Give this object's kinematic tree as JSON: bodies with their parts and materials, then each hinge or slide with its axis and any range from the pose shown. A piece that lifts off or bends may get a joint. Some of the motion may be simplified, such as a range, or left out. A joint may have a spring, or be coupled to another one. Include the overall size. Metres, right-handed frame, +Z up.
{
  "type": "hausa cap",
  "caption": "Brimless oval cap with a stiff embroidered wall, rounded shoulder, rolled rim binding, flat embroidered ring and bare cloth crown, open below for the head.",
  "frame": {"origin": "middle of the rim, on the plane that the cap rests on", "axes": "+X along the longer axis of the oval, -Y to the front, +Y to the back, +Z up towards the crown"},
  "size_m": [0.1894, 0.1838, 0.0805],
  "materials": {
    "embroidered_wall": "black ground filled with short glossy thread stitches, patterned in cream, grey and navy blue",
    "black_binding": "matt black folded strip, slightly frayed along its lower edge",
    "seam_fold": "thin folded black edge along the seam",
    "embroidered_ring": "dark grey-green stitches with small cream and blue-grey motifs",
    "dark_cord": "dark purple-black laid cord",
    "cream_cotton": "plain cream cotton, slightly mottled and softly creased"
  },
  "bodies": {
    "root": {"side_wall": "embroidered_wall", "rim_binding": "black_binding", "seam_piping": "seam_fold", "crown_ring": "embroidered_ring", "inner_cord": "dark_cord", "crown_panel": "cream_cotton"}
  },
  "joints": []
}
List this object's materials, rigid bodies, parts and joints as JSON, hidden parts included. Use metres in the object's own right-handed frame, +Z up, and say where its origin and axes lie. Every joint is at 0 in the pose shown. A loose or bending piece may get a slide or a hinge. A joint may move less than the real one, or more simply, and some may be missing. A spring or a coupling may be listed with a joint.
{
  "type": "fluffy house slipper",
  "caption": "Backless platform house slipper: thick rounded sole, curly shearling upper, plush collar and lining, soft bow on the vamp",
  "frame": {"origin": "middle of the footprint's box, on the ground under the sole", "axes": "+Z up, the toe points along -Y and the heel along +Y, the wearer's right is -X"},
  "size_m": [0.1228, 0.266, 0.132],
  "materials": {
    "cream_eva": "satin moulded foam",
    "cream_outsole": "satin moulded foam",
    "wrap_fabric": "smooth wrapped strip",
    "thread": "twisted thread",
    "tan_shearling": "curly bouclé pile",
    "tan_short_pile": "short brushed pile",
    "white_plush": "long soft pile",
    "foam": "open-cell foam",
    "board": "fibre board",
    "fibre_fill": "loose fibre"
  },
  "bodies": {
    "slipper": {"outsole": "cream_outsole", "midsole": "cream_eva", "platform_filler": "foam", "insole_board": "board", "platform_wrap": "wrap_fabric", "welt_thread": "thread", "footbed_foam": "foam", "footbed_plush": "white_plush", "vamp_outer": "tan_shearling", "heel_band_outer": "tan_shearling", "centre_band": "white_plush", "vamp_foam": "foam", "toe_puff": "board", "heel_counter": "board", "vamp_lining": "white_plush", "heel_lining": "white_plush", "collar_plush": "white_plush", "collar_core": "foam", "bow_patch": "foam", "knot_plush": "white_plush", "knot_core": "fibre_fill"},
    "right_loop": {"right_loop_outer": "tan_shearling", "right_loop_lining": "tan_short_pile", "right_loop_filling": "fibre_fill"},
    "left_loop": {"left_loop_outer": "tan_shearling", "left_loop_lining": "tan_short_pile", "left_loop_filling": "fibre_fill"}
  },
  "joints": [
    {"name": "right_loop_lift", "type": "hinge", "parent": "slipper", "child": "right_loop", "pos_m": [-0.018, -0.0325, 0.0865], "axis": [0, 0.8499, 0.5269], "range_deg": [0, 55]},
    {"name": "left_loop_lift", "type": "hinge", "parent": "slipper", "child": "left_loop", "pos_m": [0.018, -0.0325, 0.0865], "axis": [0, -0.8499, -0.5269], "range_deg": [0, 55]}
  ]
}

◇ ◇ ◇

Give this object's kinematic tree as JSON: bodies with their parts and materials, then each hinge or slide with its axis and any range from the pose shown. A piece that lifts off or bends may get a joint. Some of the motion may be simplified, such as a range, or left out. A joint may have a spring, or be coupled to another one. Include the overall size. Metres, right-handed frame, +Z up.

◇ ◇ ◇

GOAL OF THE EXERCISE >>
How many of these lines contain "loose"? Write only the number.

SOLUTION TO THIS PROBLEM >>
2